誰もいないのが・・・それっぽい! その5

<10/18の続き>

4つ目のコブを越えて、一度シートに座りなおしてから、RMを左に倒す。一つ目の斜面を全開で駆け上がり、斜面の頂点。その突端からからリヤタイヤが離れると・・・エンジンが一気に吹け上がる。空転したリヤタイヤが、半分“粘土”と化した山砂の上に着地、そのまま空転を続けて、一瞬勢いが無くなる。それでも、パドックの前にある、探るような轍ができているわけでもないから、構わずスロットルを開けていく。急勾配で湿気た路面が、右手の動きを大げさに車体に伝える。ちょっとでもスロットルをゆるめると、RMは途端に失速だ。上りながらRMをもう一度左に曲げると、その先に二つ目の斜面が待っている。
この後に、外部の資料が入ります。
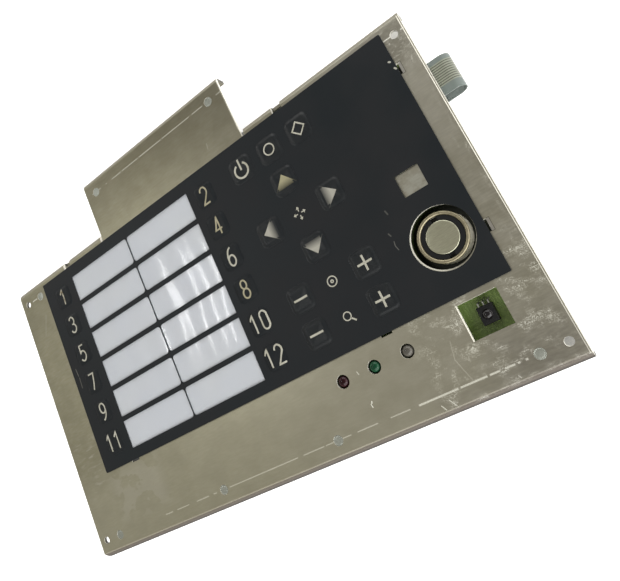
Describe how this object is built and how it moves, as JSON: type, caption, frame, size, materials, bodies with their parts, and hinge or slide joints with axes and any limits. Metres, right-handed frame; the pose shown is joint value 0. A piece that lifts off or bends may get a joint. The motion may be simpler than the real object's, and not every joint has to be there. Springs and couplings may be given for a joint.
{
  "type": "keypad control panel",
  "caption": "Folded metal control panel with a keypad, label windows, a touch reader, an infrared window, lamps and a circuit board behind.",
  "frame": {"origin": "under the middle of the bounding box, at the height of the stud tips that the panel lies on", "axes": "+X to the panel's right, +Y towards its top edge and tab, +Z out of the keypad's face"},
  "size_m": [0.256, 0.1758, 0.0163],
  "materials": {
    "plate": "brushed along its length, satin",
    "stud": "zinc plated",
    "overlay": "fine-textured printed polyester",
    "key": "embossed, satin",
    "window_film": "clear glossy film",
    "label_card": "pale grey card",
    "circuit_film": "translucent polyester with silver print",
    "spacer": "adhesive spacer",
    "board": "green solder mask",
    "hardware": "zinc plated",
    "reader_metal": "polished, warm",
    "contact_metal": "satin nickel",
    "black_plastic": "moulded",
    "socket_plastic": "moulded",
    "lamp_red": "diffused",
    "lamp_green": "diffused",
    "lamp_clear": "water clear"
  },
  "bodies": {
    "panel": {"panel_plate": "plate", "keypad_overlay": "overlay", "label_window_film": "window_film", "label_card_left": "label_card", "label_card_right": "label_card", "circuit_layer": "circuit_film", "spacer_layer": "spacer", "control_board": "board", "controller_chip": "black_plastic", "host_socket": "socket_plastic", "tail_socket": "socket_plastic", "flex_tail": "circuit_film", "reader_shell": "reader_metal", "reader_insulator": "black_plastic", "reader_contact": "contact_metal", "ir_receiver": "black_plastic", "led_red": "lamp_red", "led_green": "lamp_green", "led_clear": "lamp_clear", "stud_top_left": "stud", "stud_bottom_left": "stud", "stud_bottom_mid": "stud", "stud_board_top_left": "stud", "stud_board_top_right": "stud", "stud_board_bottom_left": "stud", "stud_board_bottom_right": "stud", "stud_tab_left": "stud", "stud_tab_right": "stud", "board_standoff_1": "hardware", "board_nut_1": "hardware", "board_standoff_2": "hardware", "board_nut_2": "hardware", "board_standoff_3": "hardware", "board_nut_3": "hardware", "board_standoff_4": "hardware", "board_nut_4": "hardware"},
    "key_1": {"key_1": "key"},
    "key_2": {"key_2": "key"},
    "key_3": {"key_3": "key"},
    "key_4": {"key_4": "key"},
    "key_5": {"key_5": "key"},
    "key_6": {"key_6": "key"},
    "key_7": {"key_7": "key"},
    "key_8": {"key_8": "key"},
    "key_9": {"key_9": "key"},
    "key_10": {"key_10": "key"},
    "key_11": {"key_11": "key"},
    "key_12": {"key_12": "key"},
    "key_power": {"key_power": "key"},
    "key_function_a": {"key_function_a": "key"},
    "key_function_b": {"key_function_b": "key"},
    "key_up": {"key_up": "key"},
    "key_left": {"key_left": "key"},
    "key_right": {"key_right": "key"},
    "key_down": {"key_down": "key"},
    "key_focus_minus": {"key_focus_minus": "key"},
    "key_focus_plus": {"key_focus_plus": "key"},
    "key_zoom_minus": {"key_zoom_minus": "key"},
    "key_zoom_plus": {"key_zoom_plus": "key"}
  },
  "joints": [
    {"name": "key_1_press", "type": "slide", "parent": "panel", "child": "key_1", "axis": [0, 0, -1], "range_m": [0, 0.0004], "stiffness_N_per_m": 5000},
    {"name": "key_2_press", "type": "slide", "parent": "panel", "child": "key_2", "axis": [0, 0, -1], "range_m": [0, 0.0004], "stiffness_N_per_m": 5000},
    {"name": "key_3_press", "type": "slide", "parent": "panel", "child": "key_3", "axis": [0, 0, -1], "range_m": [0, 0.0004], "stiffness_N_per_m": 5000},
    {"name": "key_4_press", "type": "slide", "parent": "panel", "child": "key_4", "axis": [0, 0, -1], "range_m": [0, 0.0004], "stiffness_N_per_m": 5000},
    {"name": "key_5_press", "type": "slide", "parent": "panel", "child": "key_5", "axis": [0, 0, -1], "range_m": [0, 0.0004], "stiffness_N_per_m": 5000},
    {"name": "key_6_press", "type": "slide", "parent": "panel", "child": "key_6", "axis": [0, 0, -1], "range_m": [0, 0.0004], "stiffness_N_per_m": 5000},
    {"name": "key_7_press", "type": "slide", "parent": "panel", "child": "key_7", "axis": [0, 0, -1], "range_m": [0, 0.0004], "stiffness_N_per_m": 5000},
    {"name": "key_8_press", "type": "slide", "parent": "panel", "child": "key_8", "axis": [0, 0, -1], "range_m": [0, 0.0004], "stiffness_N_per_m": 5000},
    {"name": "key_9_press", "type": "slide", "parent": "panel", "child": "key_9", "axis": [0, 0, -1], "range_m": [0, 0.0004], "stiffness_N_per_m": 5000},
    {"name": "key_10_press", "type": "slide", "parent": "panel", "child": "key_10", "axis": [0, 0, -1], "range_m": [0, 0.0004], "stiffness_N_per_m": 5000},
    {"name": "key_11_press", "type": "slide", "parent": "panel", "child": "key_11", "axis": [0, 0, -1], "range_m": [0, 0.0004], "stiffness_N_per_m": 5000},
    {"name": "key_12_press", "type": "slide", "parent": "panel", "child": "key_12", "axis": [0, 0, -1], "range_m": [0, 0.0004], "stiffness_N_per_m": 5000},
    {"name": "key_power_press", "type": "slide", "parent": "panel", "child": "key_power", "axis": [0, 0, -1], "range_m": [0, 0.0004], "stiffness_N_per_m": 5000},
    {"name": "key_function_a_press", "type": "slide", "parent": "panel", "child": "key_function_a", "axis": [0, 0, -1], "range_m": [0, 0.0004], "stiffness_N_per_m": 5000},
    {"name": "key_function_b_press", "type": "slide", "parent": "panel", "child": "key_function_b", "axis": [0, 0, -1], "range_m": [0, 0.0004], "stiffness_N_per_m": 5000},
    {"name": "key_up_press", "type": "slide", "parent": "panel", "child": "key_up", "axis": [0, 0, -1], "range_m": [0, 0.0004], "stiffness_N_per_m": 5000},
    {"name": "key_left_press", "type": "slide", "parent": "panel", "child": "key_left", "axis": [0, 0, -1], "range_m": [0, 0.0004], "stiffness_N_per_m": 5000},
    {"name": "key_right_press", "type": "slide", "parent": "panel", "child": "key_right", "axis": [0, 0, -1], "range_m": [0, 0.0004], "stiffness_N_per_m": 5000},
    {"name": "key_down_press", "type": "slide", "parent": "panel", "child": "key_down", "axis": [0, 0, -1], "range_m": [0, 0.0004], "stiffness_N_per_m": 5000},
    {"name": "key_focus_minus_press", "type": "slide", "parent": "panel", "child": "key_focus_minus", "axis": [0, 0, -1], "range_m": [0, 0.0004], "stiffness_N_per_m": 5000},
    {"name": "key_focus_plus_press", "type": "slide", "parent": "panel", "child": "key_focus_plus", "axis": [0, 0, -1], "range_m": [0, 0.0004], "stiffness_N_per_m": 5000},
    {"name": "key_zoom_minus_press", "type": "slide", "parent": "panel", "child": "key_zoom_minus", "axis": [0, 0, -1], "range_m": [0, 0.0004], "stiffness_N_per_m": 5000},
    {"name": "key_zoom_plus_press", "type": "slide", "parent": "panel", "child": "key_zoom_plus", "axis": [0, 0, -1], "range_m": [0, 0.0004], "stiffness_N_per_m": 5000}
  ]
}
絡みつく山砂に負けることなく、暗くて短い最後の数メートルを上り終えて・・・RMのスロットルを完全に閉じる。森にこもっていた金切り音が消え、チェーンの回る音も木々に紛れていって、弾むようにRMだけが下っていく。下りきって大きく左に回って、厄介な轍を抜けていくと・・・コース脇にkyoheiが立っているのが見えた。